- What to produce:
Reproduce this listing in full.

- Data excerpt:

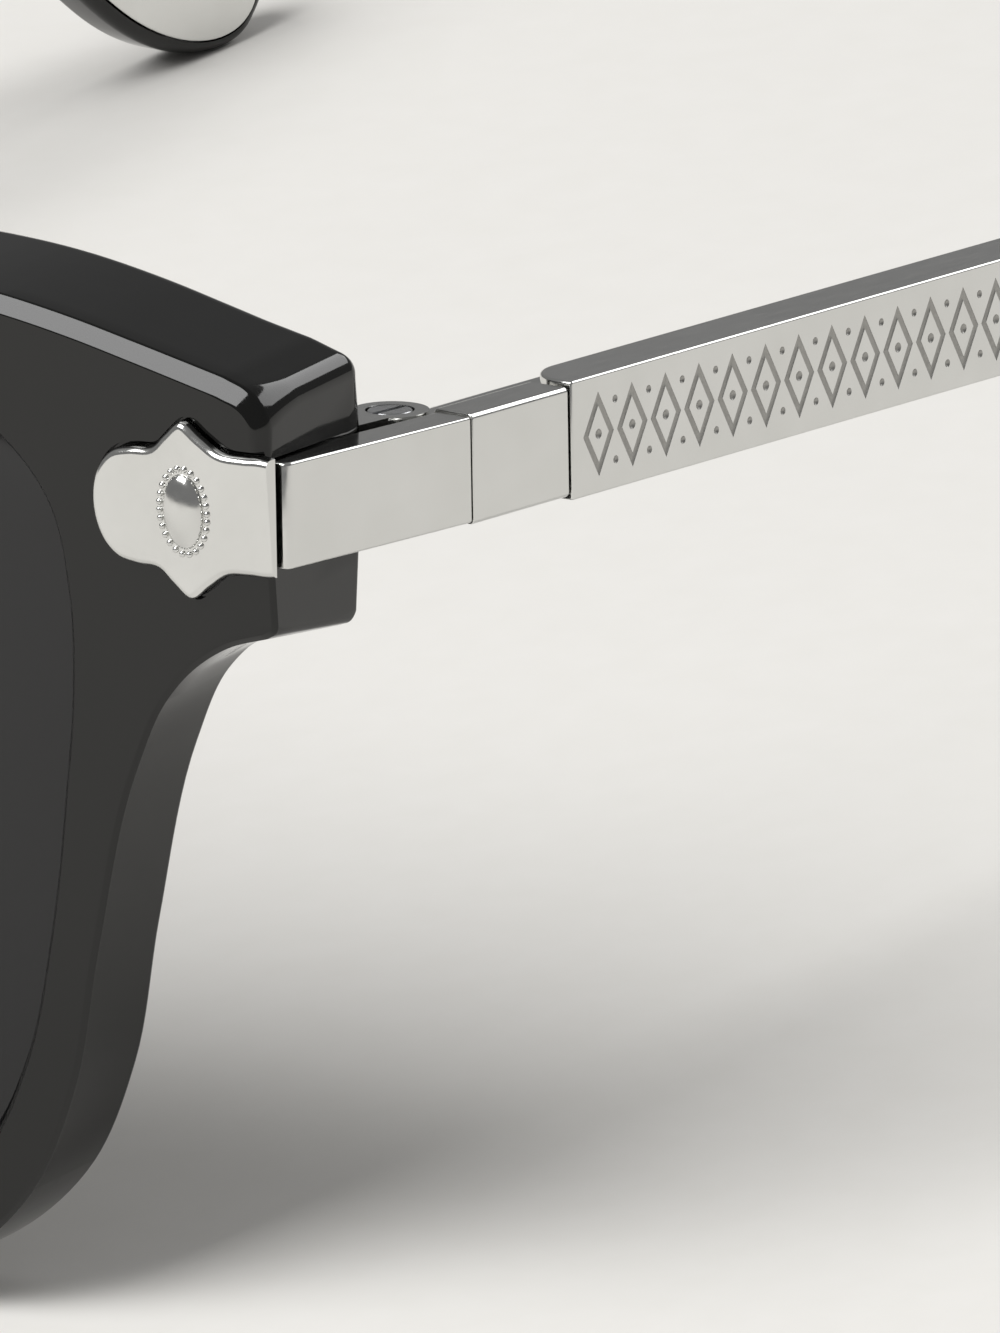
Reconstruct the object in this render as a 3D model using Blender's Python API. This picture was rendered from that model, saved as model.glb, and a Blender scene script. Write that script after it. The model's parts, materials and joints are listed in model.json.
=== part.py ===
"""Sunglasses: an acetate front on spring-hinged metal temples. For Blender 4.5.

Lengths are in metres. The glasses are drawn as they are worn: the front faces -Y, the temples run
back along +Y, +Z is up and the wearer's left side is at +X. Y and Z are zero at the outer front
edge of the side lugs, on their middle line. Each side is drawn once, as the left one, and mirrored.
At the end one empty lays the whole pair on a table, on its rims and ear tips.
"""

import math

import bmesh
import bpy
from mathutils import Matrix, Vector

# Fits
FIT = 0.0001             # gap between two pieces that are fixed together
RUN = 0.00012            # gap between two pieces that move on each other
PAST = 0.0010            # how far a cutter runs past the surface that it opens

# Acetate front
FRONT_RADIUS = 0.412     # bend of the front, seen from above
FRONT_TILT = 4.0         # degrees that the top of the front leans forward
BROW_DEPTH = 0.0088      # front to back at the end pieces, at the height of the hinges
RIM_DEPTH = 0.0058       # front to back, beside and under the lenses
STEP_TOP = -0.0045       # height where the deep brow starts to thin
STEP_BOTTOM = -0.0100    # height where it has thinned to the rim
BRIDGE_WIDTH = 0.0180    # between the two lens openings
BRIDGE_TOP = 0.0074
BRIDGE_BOTTOM = -0.0004
BROW_HEIGHT = 0.0052     # from the top of a lens opening to the top of the brow
END_LENGTH = 0.01207     # from a lens opening to the side of the end piece, along the bend
END_TOP = 0.0062         # upper corner of the end piece
END_BOTTOM = -0.0059     # lower corner of the end piece
END_DROP = 0.0013        # how much lower the end piece's lower corner is at the back
RIM_WIDTH = 0.0029
LOW_RIM_WIDTH = 0.0037
NOSE_RIM_WIDTH = 0.0036
BROW_BEVEL = 0.00085     # bright sloping edge along the top of the brow
EDGE_BEVEL = 0.00025     # every other outer edge in front
BACK_BEVEL = 0.0004
TOP_BACK_BEVEL = 0.0014  # along the top of the brow, behind
OPENING_BEVEL = 0.0004   # edge of the lens openings
CORNER_ROUND = 0.0012

# Lenses
LENS_WIDTH = 0.0514
LENS_HEIGHT = 0.0433
LENS_TOP = 0.0050        # top of the lens opening
LENS_THICKNESS = 0.0020
LENS_SET_BACK = 0.0011   # lens edge behind the front of the rim
LENS_CROWN = 0.0008      # how far the middle of a lens swells forward
GROOVE_DEPTH = 0.0009
GROOVE_FLOOR = 0.0006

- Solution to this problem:
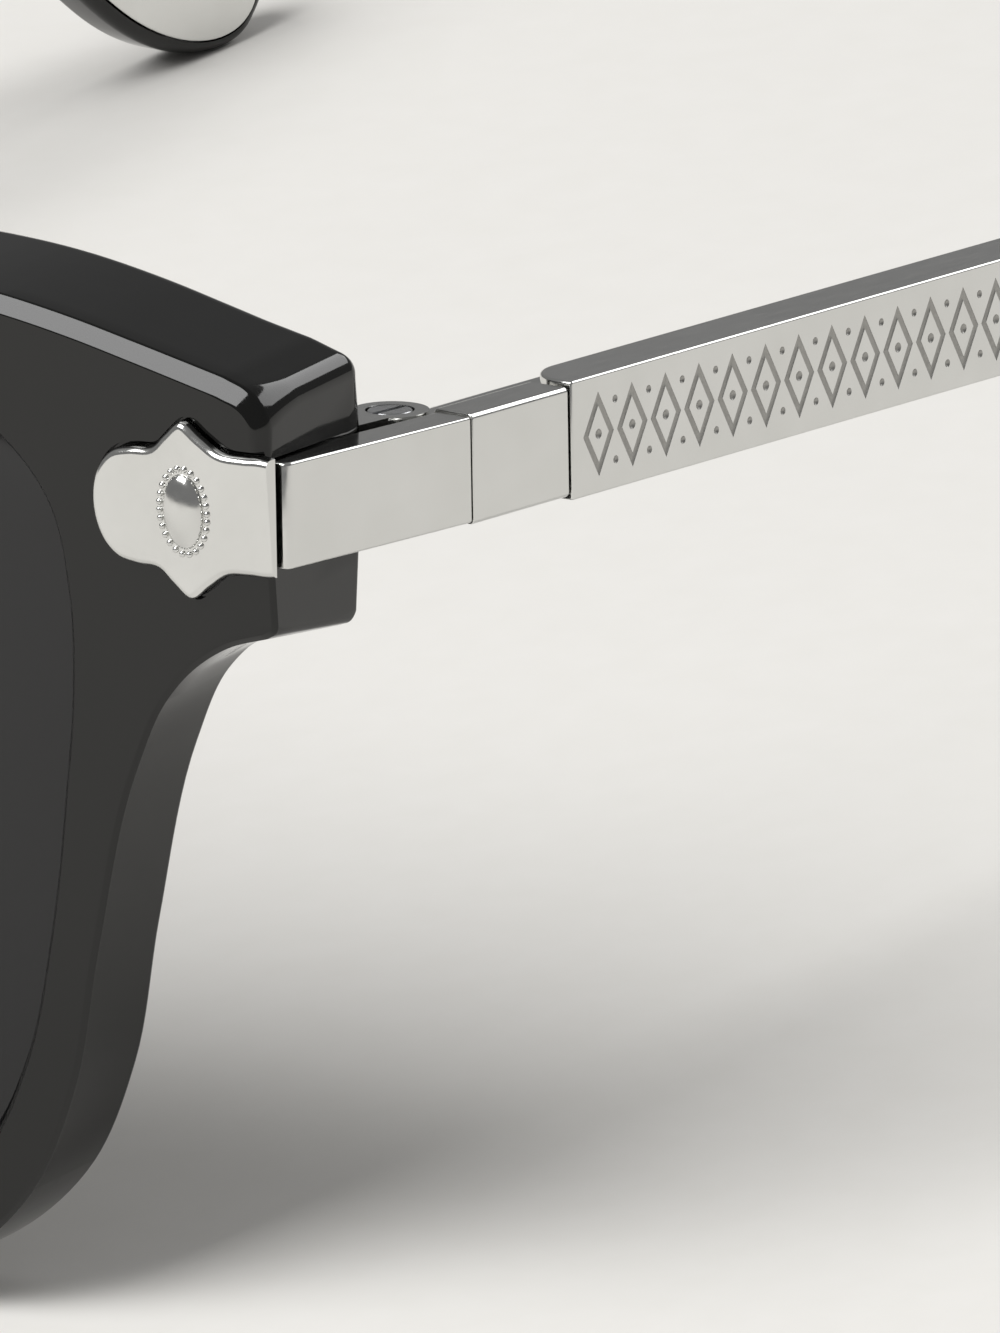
Reconstruct the object in this render as a 3D model using Blender's Python API. This picture was rendered from that model, saved as model.glb, and a Blender scene script. Write that script after it. The model's parts, materials and joints are listed in model.json.
=== part.py ===
"""Sunglasses: an acetate front on spring-hinged metal temples. For Blender 4.5.

Lengths are in metres. The glasses are drawn as they are worn: the front faces -Y, the temples run
back along +Y, +Z is up and the wearer's left side is at +X. Y and Z are zero at the outer front
edge of the side lugs, on their middle line. Each side is drawn once, as the left one, and mirrored.
At the end one empty lays the whole pair on a table, on its rims and ear tips.
"""

import math

import bmesh
import bpy
from mathutils import Matrix, Vector

# Fits
FIT = 0.0001             # gap between two pieces that are fixed together
RUN = 0.00012            # gap between two pieces that move on each other
PAST = 0.0010            # how far a cutter runs past the surface that it opens

# Acetate front
FRONT_RADIUS = 0.412     # bend of the front, seen from above
FRONT_TILT = 4.0         # degrees that the top of the front leans forward
BROW_DEPTH = 0.0088      # front to back at the end pieces, at the height of the hinges
RIM_DEPTH = 0.0058       # front to back, beside and under the lenses
STEP_TOP = -0.0045       # height where the deep brow starts to thin
STEP_BOTTOM = -0.0100    # height where it has thinned to the rim
BRIDGE_WIDTH = 0.0180    # between the two lens openings
BRIDGE_TOP = 0.0074
BRIDGE_BOTTOM = -0.0004
BROW_HEIGHT = 0.0052     # from the top of a lens opening to the top of the brow
END_LENGTH = 0.01207     # from a lens opening to the side of the end piece, along the bend
END_TOP = 0.0062         # upper corner of the end piece
END_BOTTOM = -0.0059     # lower corner of the end piece
END_DROP = 0.0013        # how much lower the end piece's lower corner is at the back
RIM_WIDTH = 0.0029
LOW_RIM_WIDTH = 0.0037
NOSE_RIM_WIDTH = 0.0036
BROW_BEVEL = 0.00085     # bright sloping edge along the top of the brow
EDGE_BEVEL = 0.00025     # every other outer edge in front
BACK_BEVEL = 0.0004
TOP_BACK_BEVEL = 0.0014  # along the top of the brow, behind
OPENING_BEVEL = 0.0004   # edge of the lens openings
CORNER_ROUND = 0.0012

# Lenses
LENS_WIDTH = 0.0514
LENS_HEIGHT = 0.0433
LENS_TOP = 0.0050        # top of the lens opening
LENS_THICKNESS = 0.0020
LENS_SET_BACK = 0.0011   # lens edge behind the front of the rim
LENS_CROWN = 0.0008      # how far the middle of a lens swells forward
GROOVE_DEPTH = 0.0009
GROOVE_FLOOR = 0.0006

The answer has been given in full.